Tensions soared last week after a demonstrator was killed and several others injured in a grenade attack on a PAD protest camp in the ground of Government House.
The PAD – a loose alliance of royalists, academics and businessmen - accuses the government elected in December last year of being tainted by corruption and of being a puppet of Thaksin Shinawatra, the exiled former prime minister who was ousted from power in a 2006 coup.
PAD leaders have called the latest protests the "final battle" in their six-month campaign to unseat the PPP, which has close ties to Thaksin.
Unions had said they would call a nationwide strike on Tuesday if the government did not quit, but the threatened walkout did not materialise.

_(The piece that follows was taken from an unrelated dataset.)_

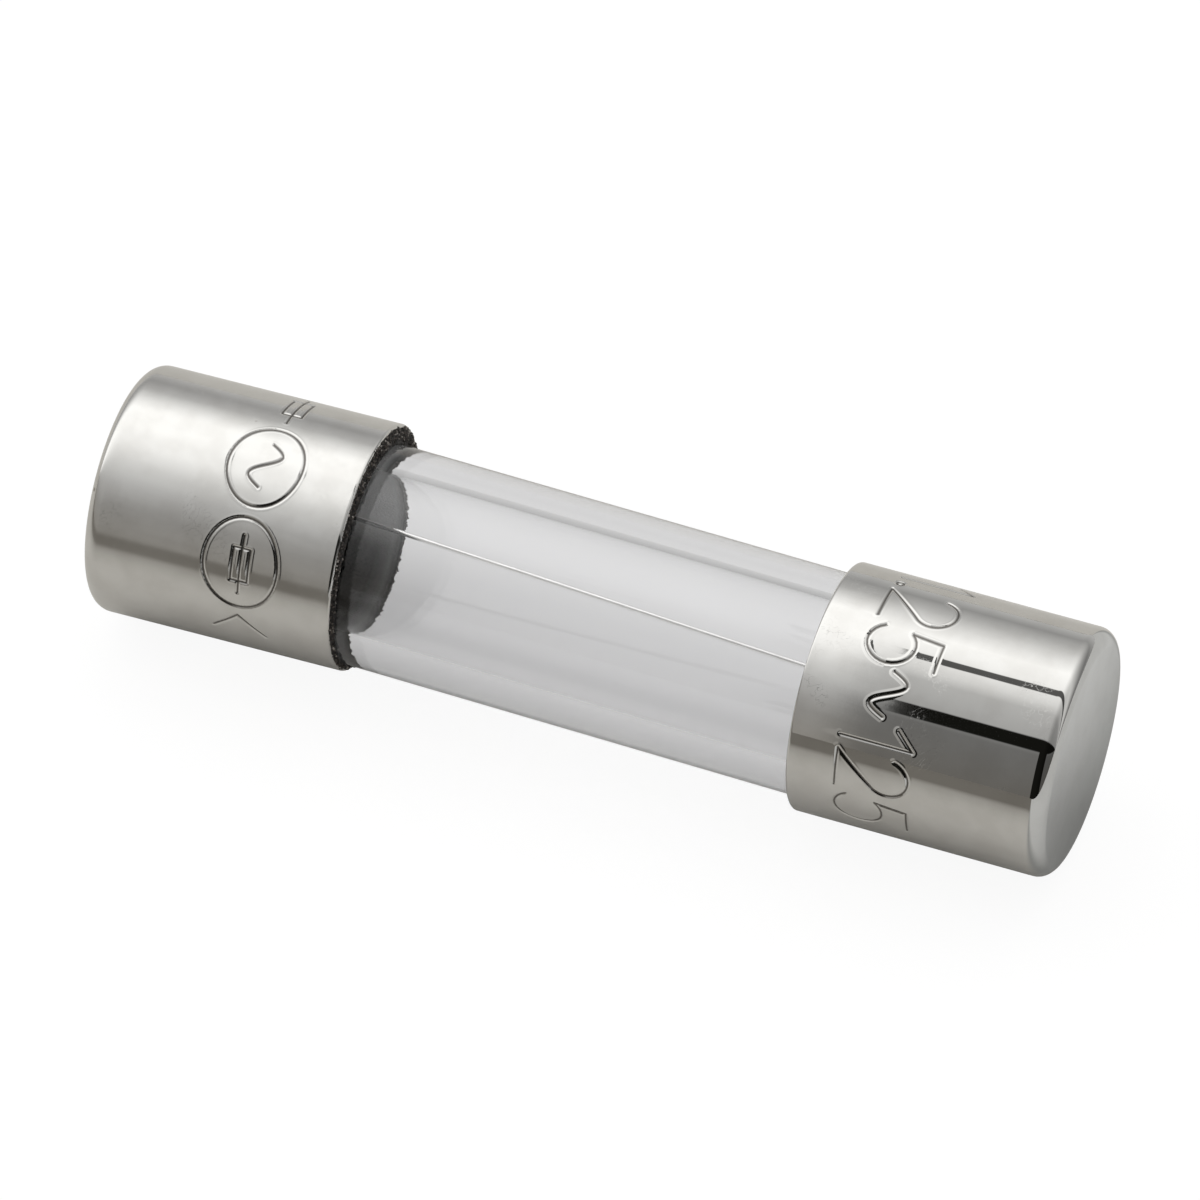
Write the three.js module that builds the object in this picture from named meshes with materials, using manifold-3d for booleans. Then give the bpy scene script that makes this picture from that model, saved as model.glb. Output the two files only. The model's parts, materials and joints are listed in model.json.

Norm Hermant, a journalist in Bangkok, told Al Jazeera: "The PAD protestors ... have not been able to create enough pressure to force the government to resign or force the army to step in. Meanwhile their numbers have been continually declining.
"So they have been trying to push for what they call this final showdown.
"But numbers yesterday showed that it wasn't a final showdown. They didn't get anyway near the one hundred thousand people they were promoting that they would get."
The ongoing political crisis has stymied government decision-making and undermined confidence in Thailand's export-driven economy, which has also been hit by the global financial crisis.
According to the latest government data the Thai economy will grow at 4.5 per cent this year, its slowest rate in seven years – due both to slumping investment and a slide in exports.